CourtMinnesota Supreme Court
OPINION TEXT STARTS HERE

Certiorari by the American Central Insurance Company and others to review the action of the district court, Ramsey county, Second judicial district, in denying an application of insurers to appoint an umpire to act in making an appraisement of goods damaged by fire. Action of district court affirmed.

Syllabus by the Court

Where an insurance policy contains the provision as to appraising losses thereunder required by chapter 421, Laws of 1913 (Gen. St. 1913, s 3318), and an appraisal is initiated pursuant thereto, if one party refuses to recognize the appraiser appointed by the other upon the ground that he is incompetent, the burden is upon such party to show that such appraiser is in fact incompetent.

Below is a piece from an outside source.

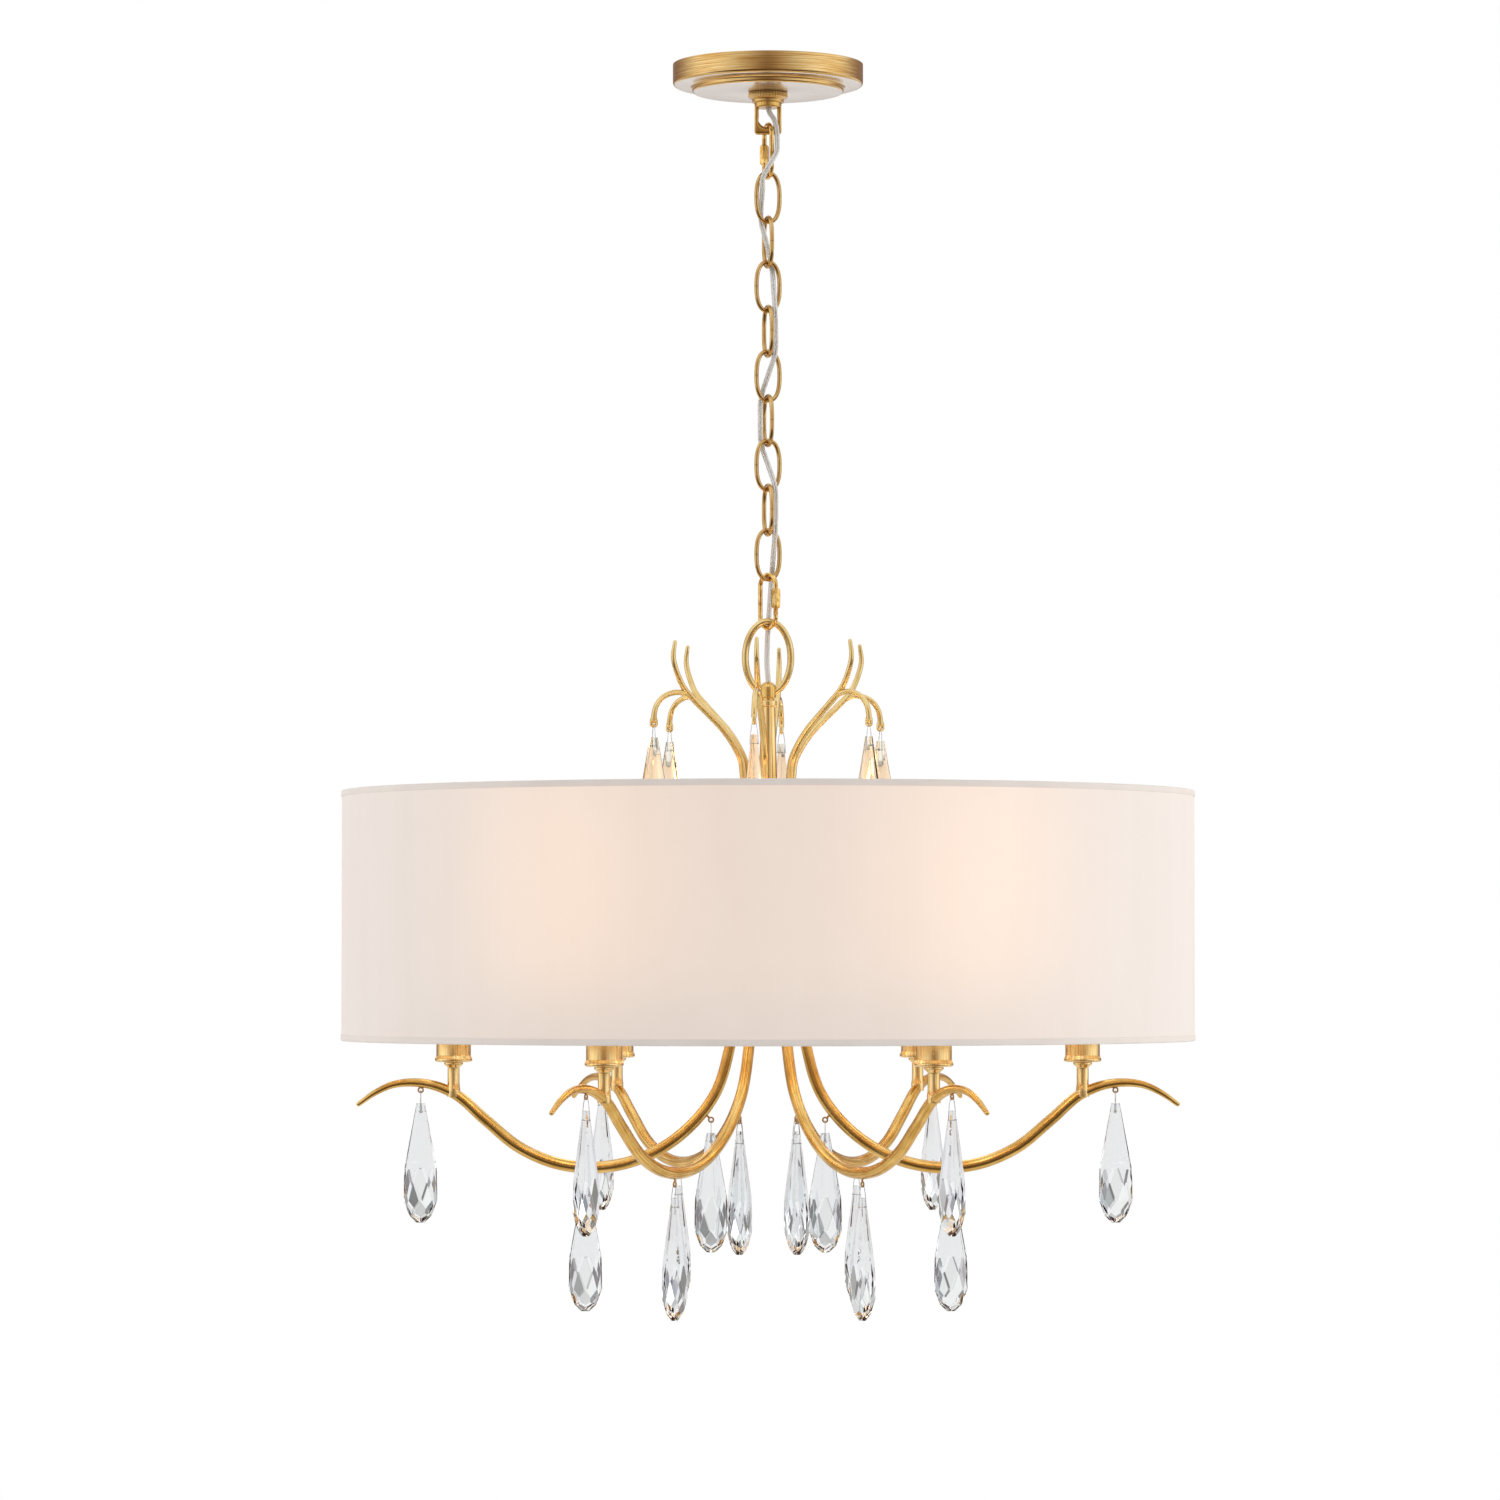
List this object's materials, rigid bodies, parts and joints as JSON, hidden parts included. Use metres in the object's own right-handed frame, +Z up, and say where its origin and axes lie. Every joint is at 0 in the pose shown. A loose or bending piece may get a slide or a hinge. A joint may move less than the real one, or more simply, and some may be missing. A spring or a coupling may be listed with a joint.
{
  "type": "chandelier",
  "caption": "Hanging chandelier: curved gilt arms with candle cups and faceted crystal drops under an open drum shade, on a chain with a round canopy.",
  "frame": {"origin": "on the ceiling, over the middle of the canopy's rim and on the chain's axis", "axes": "+Z up, -Y towards the viewer's side as pictured, +X to the viewer's right"},
  "size_m": [0.66, 0.66, 0.9673],
  "materials": {
    "gold_leaf": "brushed gold leaf on steel",
    "zinc_steel": "zinc plated",
    "shade_fabric": "pale woven fabric over a plastic backing",
    "clear_plastic": "clear insulation over tinned wire",
    "cut_crystal": "clear, faceted and polished"
  },
  "bodies": {
    "ceiling_mount": {"crossbar": "zinc_steel", "canopy_loop": "gold_leaf", "power_cord": "clear_plastic"},
    "canopy_cover": {"canopy": "gold_leaf", "canopy_collar": "gold_leaf"},
    "top_link": {"top_quick_link": "gold_leaf"},
    "top_link_nut": {"top_quick_link_nut": "gold_leaf"},
    "link_1": {"chain_link_1": "gold_leaf"},
    "link_2": {"chain_link_2": "gold_leaf"},
    "link_3": {"chain_link_3": "gold_leaf"},
    "link_4": {"chain_link_4": "gold_leaf"},
    "link_5": {"chain_link_5": "gold_leaf"},
    "link_6": {"chain_link_6": "gold_leaf"},
    "link_7": {"chain_link_7": "gold_leaf"},
    "link_8": {"chain_link_8": "gold_leaf"},
    "link_9": {"chain_link_9": "gold_leaf"},
    "bottom_link": {"bottom_quick_link": "gold_leaf"},
    "bottom_link_nut": {"bottom_quick_link_nut": "gold_leaf"},
    "fixture": {"hanging_loop": "gold_leaf", "stem": "gold_leaf", "stem_nut": "zinc_steel", "branch_hub": "gold_leaf", "shade_cover": "shade_fabric", "shade_frame": "zinc_steel", "arm_1": "gold_leaf", "arm_2": "gold_leaf", "arm_3": "gold_leaf", "arm_4": "gold_leaf", "arm_5": "gold_leaf", "arm_6": "gold_leaf", "candle_cup_1": "gold_leaf", "candle_cup_2": "gold_leaf", "candle_cup_3": "gold_leaf", "candle_cup_4": "gold_leaf", "candle_cup_5": "gold_leaf", "candle_cup_6": "gold_leaf"},
    "tip_crystal_1": {"tip_crystal_1": "cut_crystal"},
    "tip_crystal_2": {"tip_crystal_2": "cut_crystal"},
    "tip_crystal_3": {"tip_crystal_3": "cut_crystal"},
    "tip_crystal_4": {"tip_crystal_4": "cut_crystal"},
    "tip_crystal_5": {"tip_crystal_5": "cut_crystal"},
    "tip_crystal_6": {"tip_crystal_6": "cut_crystal"},
    "low_crystal_1": {"low_crystal_1": "cut_crystal"},
    "low_crystal_2": {"low_crystal_2": "cut_crystal"},
    "low_crystal_3": {"low_crystal_3": "cut_crystal"},
    "low_crystal_4": {"low_crystal_4": "cut_crystal"},
    "low_crystal_5": {"low_crystal_5": "cut_crystal"},
    "low_crystal_6": {"low_crystal_6": "cut_crystal"},
    "inner_crystal_1": {"inner_crystal_1": "cut_crystal"},
    "inner_crystal_2": {"inner_crystal_2": "cut_crystal"},
    "inner_crystal_3": {"inner_crystal_3": "cut_crystal"},
    "inner_crystal_4": {"inner_crystal_4": "cut_crystal"},
    "inner_crystal_5": {"inner_crystal_5": "cut_crystal"},
    "inner_crystal_6": {"inner_crystal_6": "cut_crystal"},
    "branch_crystal_1": {"branch_crystal_1": "cut_crystal"},
    "branch_crystal_2": {"branch_crystal_2": "cut_crystal"},
    "branch_crystal_3": {"branch_crystal_3": "cut_crystal"},
    "branch_crystal_4": {"branch_crystal_4": "cut_crystal"},
    "branch_crystal_5": {"branch_crystal_5": "cut_crystal"},
    "branch_crystal_6": {"branch_crystal_6": "cut_crystal"}
  },
  "joints": [
    {"name": "canopy_drop", "type": "slide", "parent": "ceiling_mount", "child": "canopy_cover", "axis": [0, 0, -1], "range_m": [0, 0.02]},
    {"name": "top_link_swing", "type": "hinge", "parent": "ceiling_mount", "child": "top_link", "pos_m": [0, 0, -0.0517], "axis": [1, 0, 0], "range_deg": [-10, 10], "deforming": ["power_cord"]},
    {"name": "link_1_swing", "type": "hinge", "parent": "top_link", "child": "link_1", "pos_m": [0, 0, -0.08815], "axis": [-0.3256, 0.9455, 0], "range_deg": [-10, 10], "deforming": ["power_cord"]},
    {"name": "link_2_swing", "type": "hinge", "parent": "link_1", "child": "link_2", "pos_m": [0, 0, -0.12275], "axis": [0.9455, 0.3256, 0], "range_deg": [-10, 10], "deforming": ["power_cord"]},
    {"name": "link_3_swing", "type": "hinge", "parent": "link_2", "child": "link_3", "pos_m": [0, 0, -0.15755], "axis": [-0.3256, 0.9455, 0], "range_deg": [-10, 10], "deforming": ["power_cord"]},
    {"name": "link_4_swing", "type": "hinge", "parent": "link_3", "child": "link_4", "pos_m": [0, 0, -0.19235], "axis": [0.9455, 0.3256, 0], "range_deg": [-10, 10], "deforming": ["power_cord"]},
    {"name": "link_5_swing", "type": "hinge", "parent": "link_4", "child": "link_5", "pos_m": [0, 0, -0.22715], "axis": [-0.3256, 0.9455, 0], "range_deg": [-10, 10], "deforming": ["power_cord"]},
    {"name": "link_6_swing", "type": "hinge", "parent": "link_5", "child": "link_6", "pos_m": [0, 0, -0.26195], "axis": [0.9455, 0.3256, 0], "range_deg": [-10, 10], "deforming": ["power_cord"]},
    {"name": "link_7_swing", "type": "hinge", "parent": "link_6", "child": "link_7", "pos_m": [0, 0, -0.29675], "axis": [-0.3256, 0.9455, 0], "range_deg": [-10, 10], "deforming": ["power_cord"]},
    {"name": "link_8_swing", "type": "hinge", "parent": "link_7", "child": "link_8", "pos_m": [0, 0, -0.33155], "axis": [0.9455, 0.3256, 0], "range_deg": [-10, 10], "deforming": ["power_cord"]},
    {"name": "link_9_swing", "type": "hinge", "parent": "link_8", "child": "link_9", "pos_m": [0, 0, -0.36635], "axis": [-0.3256, 0.9455, 0], "range_deg": [-10, 10], "deforming": ["power_cord"]},
    {"name": "bottom_link_swing", "type": "hinge", "parent": "link_9", "child": "bottom_link", "pos_m": [0, 0, -0.40115], "axis": [0.9455, 0.3256, 0], "range_deg": [-10, 10], "deforming": ["power_cord"]},
    {"name": "fixture_swing", "type": "hinge", "parent": "bottom_link", "child": "fixture", "pos_m": [0, 0, -0.43895], "axis": [0.682, -0.7314, 0], "range_deg": [-10, 10], "deforming": ["power_cord"]},
    {"name": "top_nut_slide", "type": "slide", "parent": "top_link", "child": "top_link_nut", "axis": [0, 0, 1], "range_m": [0, 0.0065]},
    {"name": "bottom_nut_slide", "type": "slide", "parent": "bottom_link", "child": "bottom_link_nut", "axis": [0, 0, -1], "range_m": [0, 0.0065]},
    {"name": "tip_crystal_1_swing", "type": "hinge", "parent": "fixture", "child": "tip_crystal_1", "pos_m": [0.26868, 0, -0.79718], "axis": [0, -1, 0], "range_deg": [-25, 25]},
    {"name": "tip_crystal_2_swing", "type": "hinge", "parent": "fixture", "child": "tip_crystal_2", "pos_m": [0.13434, 0.23268, -0.79718], "axis": [0.866, -0.5, 0], "range_deg": [-25, 25]},
    {"name": "tip_crystal_3_swing", "type": "hinge", "parent": "fixture", "child": "tip_crystal_3", "pos_m": [-0.13434, 0.23268, -0.79718], "axis": [0.866, 0.5, 0], "range_deg": [-25, 25]},
    {"name": "tip_crystal_4_swing", "type": "hinge", "parent": "fixture", "child": "tip_crystal_4", "pos_m": [-0.26868, 0, -0.79718], "axis": [0, 1, 0], "range_deg": [-25, 25]},
    {"name": "tip_crystal_5_swing", "type": "hinge", "parent": "fixture", "child": "tip_crystal_5", "pos_m": [-0.13434, -0.23268, -0.79718], "axis": [-0.866, 0.5, 0], "range_deg": [-25, 25]},
    {"name": "tip_crystal_6_swing", "type": "hinge", "parent": "fixture", "child": "tip_crystal_6", "pos_m": [0.13434, -0.23268, -0.79718], "axis": [-0.866, -0.5, 0], "range_deg": [-25, 25]},
    {"name": "low_crystal_1_swing", "type": "hinge", "parent": "fixture", "child": "low_crystal_1", "pos_m": [0.14118, 0, -0.86548], "axis": [0, -1, 0], "range_deg": [-25, 25]},
    {"name": "low_crystal_2_swing", "type": "hinge", "parent": "fixture", "child": "low_crystal_2", "pos_m": [0.07059, 0.12226, -0.86548], "axis": [0.866, -0.5, 0], "range_deg": [-25, 25]},
    {"name": "low_crystal_3_swing", "type": "hinge", "parent": "fixture", "child": "low_crystal_3", "pos_m": [-0.07059, 0.12226, -0.86548], "axis": [0.866, 0.5, 0], "range_deg": [-25, 25]},
    {"name": "low_crystal_4_swing", "type": "hinge", "parent": "fixture", "child": "low_crystal_4", "pos_m": [-0.14118, 0, -0.86548], "axis": [0, 1, 0], "range_deg": [-25, 25]},
    {"name": "low_crystal_5_swing", "type": "hinge", "parent": "fixture", "child": "low_crystal_5", "pos_m": [-0.07059, -0.12226, -0.86548], "axis": [-0.866, 0.5, 0], "range_deg": [-25, 25]},
    {"name": "low_crystal_6_swing", "type": "hinge", "parent": "fixture", "child": "low_crystal_6", "pos_m": [0.07059, -0.12226, -0.86548], "axis": [-0.866, -0.5, 0], "range_deg": [-25, 25]},
    {"name": "inner_crystal_1_swing", "type": "hinge", "parent": "fixture", "child": "inner_crystal_1", "pos_m": [0.04409, 0, -0.8202], "axis": [0, -1, 0], "range_deg": [-10, 20]},
    {"name": "inner_crystal_2_swing", "type": "hinge", "parent": "fixture", "child": "inner_crystal_2", "pos_m": [0.02204, 0.03818, -0.8202], "axis": [0.866, -0.5, 0], "range_deg": [-10, 20]},
    {"name": "inner_crystal_3_swing", "type": "hinge", "parent": "fixture", "child": "inner_crystal_3", "pos_m": [-0.02204, 0.03818, -0.8202], "axis": [0.866, 0.5, 0], "range_deg": [-10, 20]},
    {"name": "inner_crystal_4_swing", "type": "hinge", "parent": "fixture", "child": "inner_crystal_4", "pos_m": [-0.04409, 0, -0.8202], "axis": [0, 1, 0], "range_deg": [-10, 20]},
    {"name": "inner_crystal_5_swing", "type": "hinge", "parent": "fixture", "child": "inner_crystal_5", "pos_m": [-0.02204, -0.03818, -0.8202], "axis": [-0.866, 0.5, 0], "range_deg": [-10, 20]},
    {"name": "inner_crystal_6_swing", "type": "hinge", "parent": "fixture", "child": "inner_crystal_6", "pos_m": [0.02204, -0.03818, -0.8202], "axis": [-0.866, -0.5, 0], "range_deg": [-10, 20]},
    {"name": "branch_crystal_1_swing", "type": "hinge", "parent": "fixture", "child": "branch_crystal_1", "pos_m": [0.08795, 0.03824, -0.51541], "axis": [0.3987, -0.9171, 0], "range_deg": [-25, 25]},
    {"name": "branch_crystal_2_swing", "type": "hinge", "parent": "fixture", "child": "branch_crystal_2", "pos_m": [0.01086, 0.09528, -0.51541], "axis": [0.9936, -0.1132, 0], "range_deg": [-25, 25]},
    {"name": "branch_crystal_3_swing", "type": "hinge", "parent": "fixture", "child": "branch_crystal_3", "pos_m": [-0.07709, 0.05704, -0.51541], "axis": [0.5948, 0.8039, 0], "range_deg": [-25, 25]},
    {"name": "branch_crystal_4_swing", "type": "hinge", "parent": "fixture", "child": "branch_crystal_4", "pos_m": [-0.08795, -0.03824, -0.51541], "axis": [-0.3987, 0.9171, 0], "range_deg": [-25, 25]},
    {"name": "branch_crystal_5_swing", "type": "hinge", "parent": "fixture", "child": "branch_crystal_5", "pos_m": [-0.01086, -0.09528, -0.51541], "axis": [-0.9936, 0.1132, 0], "range_deg": [-25, 25]},
    {"name": "branch_crystal_6_swing", "type": "hinge", "parent": "fixture", "child": "branch_crystal_6", "pos_m": [0.07709, -0.05704, -0.51541], "axis": [-0.5948, -0.8039, 0], "range_deg": [-25, 25]}
  ]
}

In proceedings to appraise losses, taken under the act of 1913 (Laws 1913, c. 421 [Gen. St. 1913, s 3318]), the parties are entitled to be heard and to present evidence as in common-law arbitrations, and the competency of the appraisers is to be determined by the rules applied in determining the competency of common-law arbitrators.

While it is desirable that appraisers be familiar with the matters and things which they are called upon to appraise, the mere fact that they are not experts in the line of business to which such matters pertain is not alone and in itself sufficient to sustain a charge of incompetency. Todd & Kerr, of St. Paul, for petitioners.

O'Brien, Young & Stone, of St. Paul, for respondent.

TAYLOR, C.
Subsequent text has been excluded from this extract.